Wendy Davis wasn’t done. Having been tossed out of court, she decided to appeal and her case went all the way to the Texas Supreme Court. Four years after she first filed the suit, the Texas Supreme Court also tossed her case out. The Star-Telegram’s attorney at the time, Charles Babcock, said, “It was a remarkable theory that Ms. Davis was advancing – that this newspaper could not comment on the various issues of her campaign, and that it could not express its opinion as to which candidate it preferred. If Ms. Davis’s theories had been correct, there would have been a serious chill on the media to report on campaigns.”
Indeed.
Now, some might argue that Davis filed her suit in the heat of the moment a long time ago, and may not be disposed to such win-at-all-costs tactics now. The facts then and now suggest otherwise. She pursued the case for four long years, though appeals, all the way up to the Texas Supreme Court. That’s not a heat-of-the-moment act, that’s stalking via the courts. Davis pursued ruthless, win-at-all-costs tactics during that 1996 race and again during the 2013 filibuster that made her famous. It was her supporters who clogged up the Texas capitol, chanted obscene chants and engaged in tactics that brought disgrace to the state — and Wendy Davis never said or did a single thing to stop any of it. She could have. But she chose not to. It’s a safe bet that her gubernatorial campaign is already lining up smears against her Democratic primary and general election opponents now.

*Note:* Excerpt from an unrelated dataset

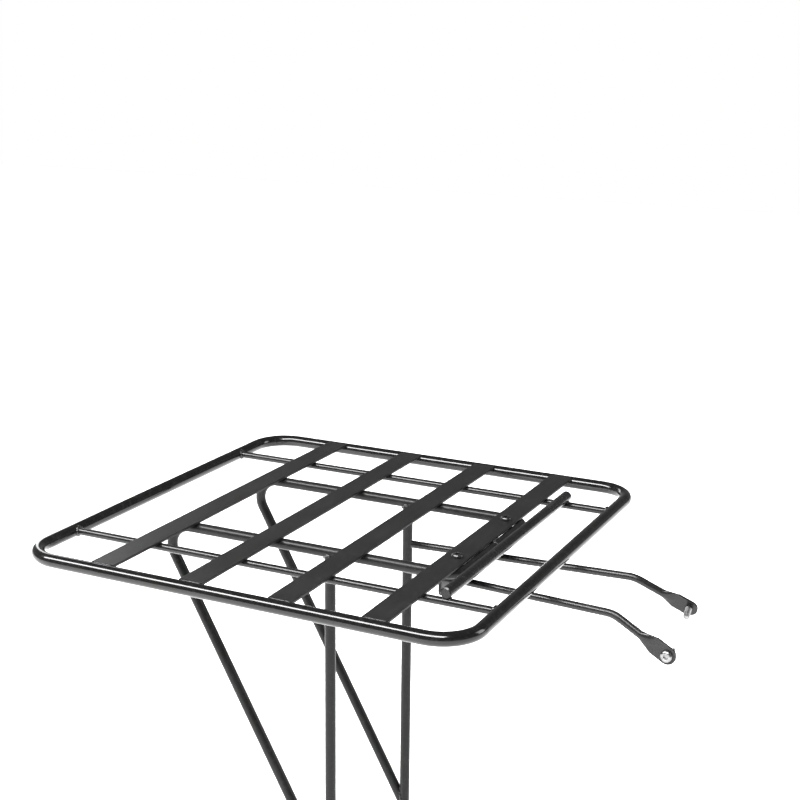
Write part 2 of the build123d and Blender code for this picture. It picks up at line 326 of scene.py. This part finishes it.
# name, tone, shine (roughness), mirror, orange peel, scuffs' axis, scuffs, worn edges
loop_coat = powder_coat("gloss_black_coat", 0.0040, 0.11, 0.40, 0.05, 0, 0.10, 0.3)
slat_coat = powder_coat("slat_black_coat", 0.0060, 0.40, 0.16, 0.07, 1, 0.16, 0.75)
rod_coat = powder_coat("rod_black_coat", 0.0050, 0.20, 0.32, 0.06, 0, 0.12, 0.4)
bar_coat = powder_coat("bar_black_coat", 0.0055, 0.22, 0.28, 0.07, 1, 0.14, 0.5)
leg_coat = powder_coat("leg_black_coat", 0.0055, 0.30, 0.18, 0.09, 2, 0.16, 0.6)
stay_coat = powder_coat("stay_black_coat", 0.0070, 0.24, 0.30, 0.07, 0, 0.18, 0.8)
clamp_coat = powder_coat("clamp_black_coat", 0.0055, 0.30, 0.20, 0.10, 1, 0.14, 0.6)
bead_coat = weld_coat("weld_bead_coat", 0.0045, 0.20)
black_zinc = plated("black_zinc_plate", 0.030, 0.065, 0.26, 0.85, 0.9)
bright_zinc = plated("bright_zinc_plate", 0.15, 0.32, 0.30, 1.0, 0.4)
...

Far from being an old case buried in the distant past, Wendy Davis’ lawsuit against a newspaper for doing what newspapers do is a telling moment in her life, and reveals the kind of governor she would be.
Wendy Davis’ four-year courtroom war against the Fort Worth Star-Telegram still stands as a legitimate reason to believe that she would be a reckless, thin-skinned and divisive governor who would be very bad for the state of Texas.